Task prompt
Quote exactly the lines from the line containing "add(blank, mode=Mode.SUBTRACT)" to the line containing "for member in", both lines included, please, and nothing more.

Entries shown
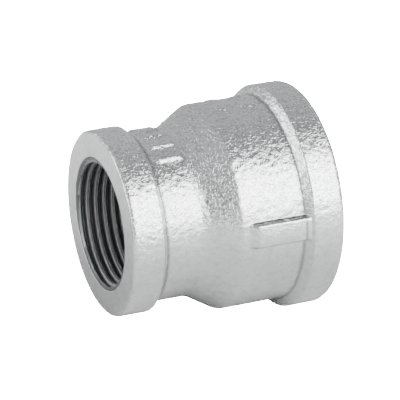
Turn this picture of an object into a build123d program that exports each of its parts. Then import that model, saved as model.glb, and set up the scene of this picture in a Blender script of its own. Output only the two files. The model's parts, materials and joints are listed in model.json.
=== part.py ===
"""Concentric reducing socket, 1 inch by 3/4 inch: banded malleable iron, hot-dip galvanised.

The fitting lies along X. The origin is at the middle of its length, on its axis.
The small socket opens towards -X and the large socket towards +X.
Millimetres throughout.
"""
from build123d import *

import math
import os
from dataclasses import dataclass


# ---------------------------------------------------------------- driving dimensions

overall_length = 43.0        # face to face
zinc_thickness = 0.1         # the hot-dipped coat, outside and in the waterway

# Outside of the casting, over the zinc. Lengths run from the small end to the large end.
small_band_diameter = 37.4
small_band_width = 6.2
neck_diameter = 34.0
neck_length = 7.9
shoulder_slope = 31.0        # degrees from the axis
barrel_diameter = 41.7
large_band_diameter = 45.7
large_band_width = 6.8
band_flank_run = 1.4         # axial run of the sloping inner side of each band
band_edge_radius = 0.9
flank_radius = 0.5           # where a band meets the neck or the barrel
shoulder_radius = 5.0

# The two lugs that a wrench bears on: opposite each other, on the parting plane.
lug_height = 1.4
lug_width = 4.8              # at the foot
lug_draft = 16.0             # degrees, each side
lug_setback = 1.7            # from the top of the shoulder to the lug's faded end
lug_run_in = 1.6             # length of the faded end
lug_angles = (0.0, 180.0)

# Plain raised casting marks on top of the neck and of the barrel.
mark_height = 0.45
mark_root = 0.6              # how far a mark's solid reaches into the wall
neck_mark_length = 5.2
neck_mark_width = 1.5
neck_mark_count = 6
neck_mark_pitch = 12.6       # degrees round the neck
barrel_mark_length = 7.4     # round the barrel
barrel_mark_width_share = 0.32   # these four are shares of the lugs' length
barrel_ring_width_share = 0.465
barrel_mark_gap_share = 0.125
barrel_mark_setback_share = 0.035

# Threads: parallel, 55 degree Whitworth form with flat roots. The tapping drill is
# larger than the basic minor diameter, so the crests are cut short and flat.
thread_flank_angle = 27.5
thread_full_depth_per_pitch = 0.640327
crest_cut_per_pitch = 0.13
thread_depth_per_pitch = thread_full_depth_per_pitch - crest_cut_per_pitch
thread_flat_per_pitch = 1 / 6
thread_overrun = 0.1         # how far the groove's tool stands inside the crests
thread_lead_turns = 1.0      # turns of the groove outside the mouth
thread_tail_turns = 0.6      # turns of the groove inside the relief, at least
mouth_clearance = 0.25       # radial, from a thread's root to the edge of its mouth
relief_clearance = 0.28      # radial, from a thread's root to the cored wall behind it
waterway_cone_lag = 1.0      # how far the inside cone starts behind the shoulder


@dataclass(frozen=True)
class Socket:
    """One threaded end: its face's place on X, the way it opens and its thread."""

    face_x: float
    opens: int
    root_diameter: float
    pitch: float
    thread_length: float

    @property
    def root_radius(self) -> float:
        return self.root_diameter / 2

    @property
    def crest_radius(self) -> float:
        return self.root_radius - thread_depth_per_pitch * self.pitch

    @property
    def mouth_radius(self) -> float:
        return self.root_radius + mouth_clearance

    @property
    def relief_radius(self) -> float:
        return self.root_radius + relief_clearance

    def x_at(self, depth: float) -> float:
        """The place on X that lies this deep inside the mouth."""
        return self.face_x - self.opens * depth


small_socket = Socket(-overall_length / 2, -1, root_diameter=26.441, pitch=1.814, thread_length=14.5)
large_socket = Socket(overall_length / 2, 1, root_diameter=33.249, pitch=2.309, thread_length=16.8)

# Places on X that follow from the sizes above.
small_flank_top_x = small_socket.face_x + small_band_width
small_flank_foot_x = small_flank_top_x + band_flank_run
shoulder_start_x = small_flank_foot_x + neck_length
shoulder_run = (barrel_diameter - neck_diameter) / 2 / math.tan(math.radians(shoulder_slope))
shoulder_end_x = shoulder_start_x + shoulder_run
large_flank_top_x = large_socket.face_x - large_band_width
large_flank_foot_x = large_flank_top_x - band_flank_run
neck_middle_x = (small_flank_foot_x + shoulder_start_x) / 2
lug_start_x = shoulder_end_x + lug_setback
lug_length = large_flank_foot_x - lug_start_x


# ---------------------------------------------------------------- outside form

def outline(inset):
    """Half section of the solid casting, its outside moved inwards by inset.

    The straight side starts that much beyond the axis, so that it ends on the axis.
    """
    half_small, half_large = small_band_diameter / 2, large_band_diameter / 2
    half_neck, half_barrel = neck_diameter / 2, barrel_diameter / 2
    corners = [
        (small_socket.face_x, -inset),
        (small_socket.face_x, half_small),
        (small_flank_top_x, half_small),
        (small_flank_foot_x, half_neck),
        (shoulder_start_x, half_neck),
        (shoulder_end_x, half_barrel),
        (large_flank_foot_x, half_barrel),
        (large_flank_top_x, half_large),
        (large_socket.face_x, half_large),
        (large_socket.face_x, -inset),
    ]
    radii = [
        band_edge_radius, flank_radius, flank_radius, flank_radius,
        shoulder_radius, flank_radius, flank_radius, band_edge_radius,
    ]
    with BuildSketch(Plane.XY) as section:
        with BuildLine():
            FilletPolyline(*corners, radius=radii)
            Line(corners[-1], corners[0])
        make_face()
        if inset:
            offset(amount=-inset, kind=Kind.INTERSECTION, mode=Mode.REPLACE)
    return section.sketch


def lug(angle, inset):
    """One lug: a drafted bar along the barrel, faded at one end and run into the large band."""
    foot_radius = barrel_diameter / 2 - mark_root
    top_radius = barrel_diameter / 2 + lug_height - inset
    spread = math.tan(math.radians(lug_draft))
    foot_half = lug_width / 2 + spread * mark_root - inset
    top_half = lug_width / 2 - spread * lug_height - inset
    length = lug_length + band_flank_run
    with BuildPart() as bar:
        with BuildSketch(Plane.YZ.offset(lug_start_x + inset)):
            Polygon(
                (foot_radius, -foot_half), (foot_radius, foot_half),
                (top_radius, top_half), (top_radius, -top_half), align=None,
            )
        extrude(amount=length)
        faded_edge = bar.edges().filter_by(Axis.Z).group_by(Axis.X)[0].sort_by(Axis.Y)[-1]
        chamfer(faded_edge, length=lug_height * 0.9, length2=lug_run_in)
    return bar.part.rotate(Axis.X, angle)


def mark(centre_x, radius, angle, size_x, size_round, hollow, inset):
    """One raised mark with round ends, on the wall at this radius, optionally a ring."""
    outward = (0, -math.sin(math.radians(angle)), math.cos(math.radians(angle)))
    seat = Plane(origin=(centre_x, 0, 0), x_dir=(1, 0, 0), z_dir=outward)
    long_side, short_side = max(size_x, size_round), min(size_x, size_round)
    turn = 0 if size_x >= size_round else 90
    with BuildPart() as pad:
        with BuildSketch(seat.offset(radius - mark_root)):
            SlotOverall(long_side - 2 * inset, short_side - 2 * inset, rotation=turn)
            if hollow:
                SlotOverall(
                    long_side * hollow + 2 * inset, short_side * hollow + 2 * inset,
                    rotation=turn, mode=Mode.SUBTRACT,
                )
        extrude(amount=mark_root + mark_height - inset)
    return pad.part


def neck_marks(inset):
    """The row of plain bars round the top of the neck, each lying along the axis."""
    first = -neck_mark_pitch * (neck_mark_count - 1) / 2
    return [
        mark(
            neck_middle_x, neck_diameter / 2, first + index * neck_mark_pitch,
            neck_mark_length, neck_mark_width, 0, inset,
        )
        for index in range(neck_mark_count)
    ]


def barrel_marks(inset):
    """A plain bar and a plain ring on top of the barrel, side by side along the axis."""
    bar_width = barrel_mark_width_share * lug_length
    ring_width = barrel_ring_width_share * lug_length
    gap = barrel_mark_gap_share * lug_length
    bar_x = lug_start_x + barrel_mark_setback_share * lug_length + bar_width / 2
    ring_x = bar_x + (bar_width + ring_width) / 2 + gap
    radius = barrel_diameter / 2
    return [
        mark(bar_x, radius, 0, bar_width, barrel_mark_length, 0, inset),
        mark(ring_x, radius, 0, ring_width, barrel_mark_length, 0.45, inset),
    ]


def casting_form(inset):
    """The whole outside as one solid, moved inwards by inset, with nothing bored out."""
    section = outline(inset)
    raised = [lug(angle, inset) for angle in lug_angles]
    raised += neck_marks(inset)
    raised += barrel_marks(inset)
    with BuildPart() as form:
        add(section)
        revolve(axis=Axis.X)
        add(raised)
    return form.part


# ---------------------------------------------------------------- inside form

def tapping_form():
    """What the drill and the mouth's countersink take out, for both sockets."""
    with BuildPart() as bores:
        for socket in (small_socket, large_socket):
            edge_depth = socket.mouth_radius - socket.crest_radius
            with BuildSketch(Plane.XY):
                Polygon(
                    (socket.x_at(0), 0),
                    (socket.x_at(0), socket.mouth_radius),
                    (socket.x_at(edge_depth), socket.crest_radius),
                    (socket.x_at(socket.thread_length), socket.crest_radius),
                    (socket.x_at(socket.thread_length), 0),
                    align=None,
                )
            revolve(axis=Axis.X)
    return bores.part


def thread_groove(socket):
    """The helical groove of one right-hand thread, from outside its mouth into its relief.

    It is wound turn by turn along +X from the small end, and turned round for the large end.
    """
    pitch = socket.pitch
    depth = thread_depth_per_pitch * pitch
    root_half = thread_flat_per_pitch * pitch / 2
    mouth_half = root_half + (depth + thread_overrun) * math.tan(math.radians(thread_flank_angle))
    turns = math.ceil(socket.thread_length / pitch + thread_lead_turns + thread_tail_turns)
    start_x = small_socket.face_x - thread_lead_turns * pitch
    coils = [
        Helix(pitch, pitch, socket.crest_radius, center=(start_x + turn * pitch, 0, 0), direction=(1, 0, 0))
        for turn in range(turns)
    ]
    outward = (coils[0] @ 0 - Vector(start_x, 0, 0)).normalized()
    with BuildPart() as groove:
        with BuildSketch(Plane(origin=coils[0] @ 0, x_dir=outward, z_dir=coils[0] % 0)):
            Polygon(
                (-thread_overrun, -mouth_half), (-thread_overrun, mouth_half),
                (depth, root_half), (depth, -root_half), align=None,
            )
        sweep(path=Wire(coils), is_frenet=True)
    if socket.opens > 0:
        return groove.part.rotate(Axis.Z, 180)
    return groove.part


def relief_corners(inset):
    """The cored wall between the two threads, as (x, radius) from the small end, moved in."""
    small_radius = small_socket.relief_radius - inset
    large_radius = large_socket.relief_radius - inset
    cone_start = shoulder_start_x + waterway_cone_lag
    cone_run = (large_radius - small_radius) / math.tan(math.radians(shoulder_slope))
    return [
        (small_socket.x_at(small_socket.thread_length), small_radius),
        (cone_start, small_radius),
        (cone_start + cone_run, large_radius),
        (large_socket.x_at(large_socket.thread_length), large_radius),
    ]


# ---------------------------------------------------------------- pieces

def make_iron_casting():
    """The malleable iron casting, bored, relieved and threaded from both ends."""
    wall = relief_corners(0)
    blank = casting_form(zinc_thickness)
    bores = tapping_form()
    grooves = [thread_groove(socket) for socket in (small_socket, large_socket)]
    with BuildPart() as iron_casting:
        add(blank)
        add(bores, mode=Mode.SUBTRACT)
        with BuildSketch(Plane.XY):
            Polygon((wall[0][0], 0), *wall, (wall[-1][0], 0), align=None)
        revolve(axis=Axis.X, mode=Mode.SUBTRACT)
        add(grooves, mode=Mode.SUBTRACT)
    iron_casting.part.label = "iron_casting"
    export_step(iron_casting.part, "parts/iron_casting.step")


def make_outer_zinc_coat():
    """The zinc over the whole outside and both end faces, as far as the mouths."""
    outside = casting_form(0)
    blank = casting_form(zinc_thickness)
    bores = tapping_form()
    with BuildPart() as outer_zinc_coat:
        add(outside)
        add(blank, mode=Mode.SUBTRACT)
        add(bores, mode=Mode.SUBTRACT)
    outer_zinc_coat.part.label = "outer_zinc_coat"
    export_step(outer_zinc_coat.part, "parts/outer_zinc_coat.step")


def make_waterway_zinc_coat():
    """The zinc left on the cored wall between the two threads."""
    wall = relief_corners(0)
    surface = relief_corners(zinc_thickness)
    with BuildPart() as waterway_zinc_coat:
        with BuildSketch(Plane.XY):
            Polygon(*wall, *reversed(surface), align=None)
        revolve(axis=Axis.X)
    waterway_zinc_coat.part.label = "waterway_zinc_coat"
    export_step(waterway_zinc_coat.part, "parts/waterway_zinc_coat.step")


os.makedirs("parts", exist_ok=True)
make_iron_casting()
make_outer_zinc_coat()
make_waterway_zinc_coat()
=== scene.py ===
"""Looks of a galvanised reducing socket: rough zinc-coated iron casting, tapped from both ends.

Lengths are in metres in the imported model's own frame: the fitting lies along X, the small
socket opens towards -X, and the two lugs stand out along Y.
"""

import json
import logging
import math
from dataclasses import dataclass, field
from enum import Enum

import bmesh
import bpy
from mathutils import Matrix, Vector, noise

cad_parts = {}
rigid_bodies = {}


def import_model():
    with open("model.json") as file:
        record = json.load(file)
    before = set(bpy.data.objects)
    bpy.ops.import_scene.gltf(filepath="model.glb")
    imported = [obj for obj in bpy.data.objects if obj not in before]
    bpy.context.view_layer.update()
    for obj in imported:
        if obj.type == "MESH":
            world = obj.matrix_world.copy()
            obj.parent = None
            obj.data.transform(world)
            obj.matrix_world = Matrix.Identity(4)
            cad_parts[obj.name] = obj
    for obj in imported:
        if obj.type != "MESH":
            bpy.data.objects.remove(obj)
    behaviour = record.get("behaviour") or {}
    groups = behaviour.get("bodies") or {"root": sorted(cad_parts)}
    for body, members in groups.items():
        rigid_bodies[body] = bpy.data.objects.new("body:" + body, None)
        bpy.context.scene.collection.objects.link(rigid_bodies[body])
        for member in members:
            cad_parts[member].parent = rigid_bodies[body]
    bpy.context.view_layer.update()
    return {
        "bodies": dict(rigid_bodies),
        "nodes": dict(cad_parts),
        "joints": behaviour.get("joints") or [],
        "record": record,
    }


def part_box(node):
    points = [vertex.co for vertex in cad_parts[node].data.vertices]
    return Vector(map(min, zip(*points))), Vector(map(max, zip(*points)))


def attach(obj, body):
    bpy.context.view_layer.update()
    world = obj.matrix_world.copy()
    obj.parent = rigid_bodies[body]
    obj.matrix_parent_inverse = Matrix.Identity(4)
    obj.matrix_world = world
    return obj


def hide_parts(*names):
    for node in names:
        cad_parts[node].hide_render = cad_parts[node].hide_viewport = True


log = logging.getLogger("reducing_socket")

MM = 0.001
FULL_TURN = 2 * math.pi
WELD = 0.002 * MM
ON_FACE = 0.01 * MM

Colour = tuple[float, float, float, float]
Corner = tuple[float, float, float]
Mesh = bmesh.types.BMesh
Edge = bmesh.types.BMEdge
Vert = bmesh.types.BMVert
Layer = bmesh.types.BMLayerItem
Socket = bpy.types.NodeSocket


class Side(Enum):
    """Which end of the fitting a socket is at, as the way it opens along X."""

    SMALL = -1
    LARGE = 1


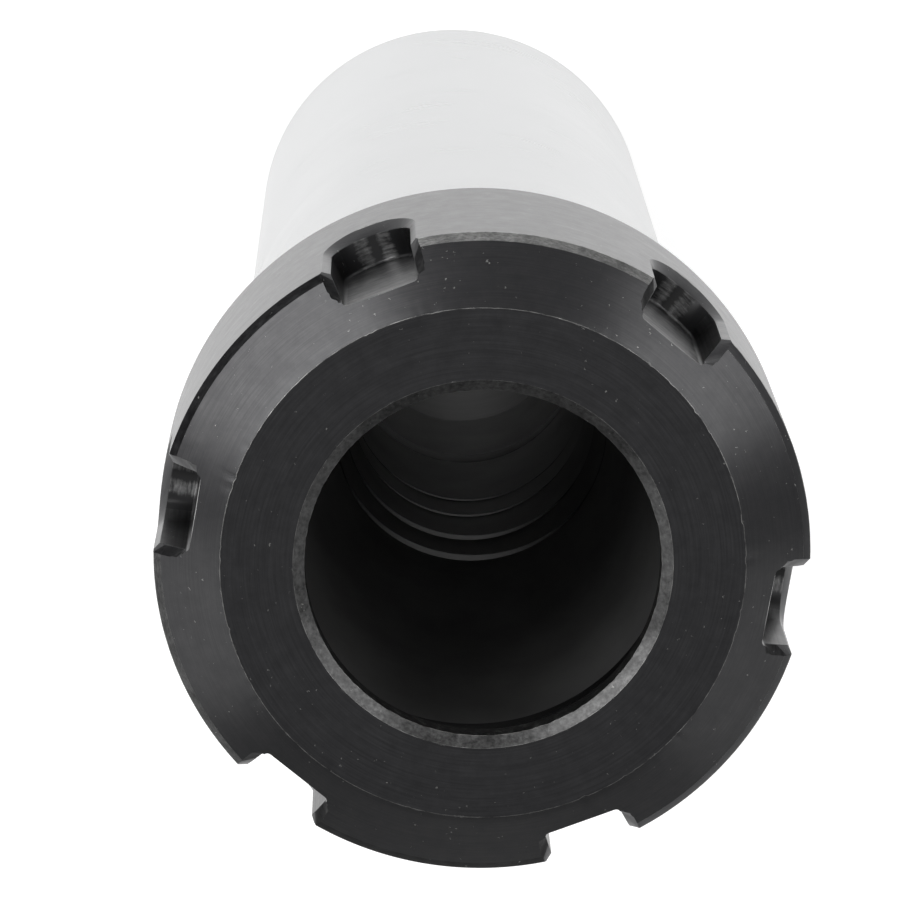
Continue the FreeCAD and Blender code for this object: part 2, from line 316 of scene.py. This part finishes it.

Solution below
        add(blank, mode=Mode.SUBTRACT)
        add(bores, mode=Mode.SUBTRACT)
    outer_zinc_coat.part.label = "outer_zinc_coat"
    export_step(outer_zinc_coat.part, "parts/outer_zinc_coat.step")


def make_waterway_zinc_coat():
    """The zinc left on the cored wall between the two threads."""
    wall = relief_corners(0)
    surface = relief_corners(zinc_thickness)
    with BuildPart() as waterway_zinc_coat:
        with BuildSketch(Plane.XY):
            Polygon(*wall, *reversed(surface), align=None)
        revolve(axis=Axis.X)
    waterway_zinc_coat.part.label = "waterway_zinc_coat"
    export_step(waterway_zinc_coat.part, "parts/waterway_zinc_coat.step")


os.makedirs("parts", exist_ok=True)
make_iron_casting()
make_outer_zinc_coat()
make_waterway_zinc_coat()
=== scene.py ===
"""Looks of a galvanised reducing socket: rough zinc-coated iron casting, tapped from both ends.

Lengths are in metres in the imported model's own frame: the fitting lies along X, the small
socket opens towards -X, and the two lugs stand out along Y.
"""

import json
import logging
import math
from dataclasses import dataclass, field
from enum import Enum

import bmesh
import bpy
from mathutils import Matrix, Vector, noise

cad_parts = {}
rigid_bodies = {}


def import_model():
    with open("model.json") as file:
        record = json.load(file)
    before = set(bpy.data.objects)
    bpy.ops.import_scene.gltf(filepath="model.glb")
    imported = [obj for obj in bpy.data.objects if obj not in before]
    bpy.context.view_layer.update()
    for obj in imported:
        if obj.type == "MESH":
            world = obj.matrix_world.copy()
            obj.parent = None
            obj.data.transform(world)
            obj.matrix_world = Matrix.Identity(4)
            cad_parts[obj.name] = obj
    for obj in imported:
        if obj.type != "MESH":
            bpy.data.objects.remove(obj)
    behaviour = record.get("behaviour") or {}
    groups = behaviour.get("bodies") or {"root": sorted(cad_parts)}
    for body, members in groups.items():
        rigid_bodies[body] = bpy.data.objects.new("body:" + body, None)
        bpy.context.scene.collection.objects.link(rigid_bodies[body])
        for member in members:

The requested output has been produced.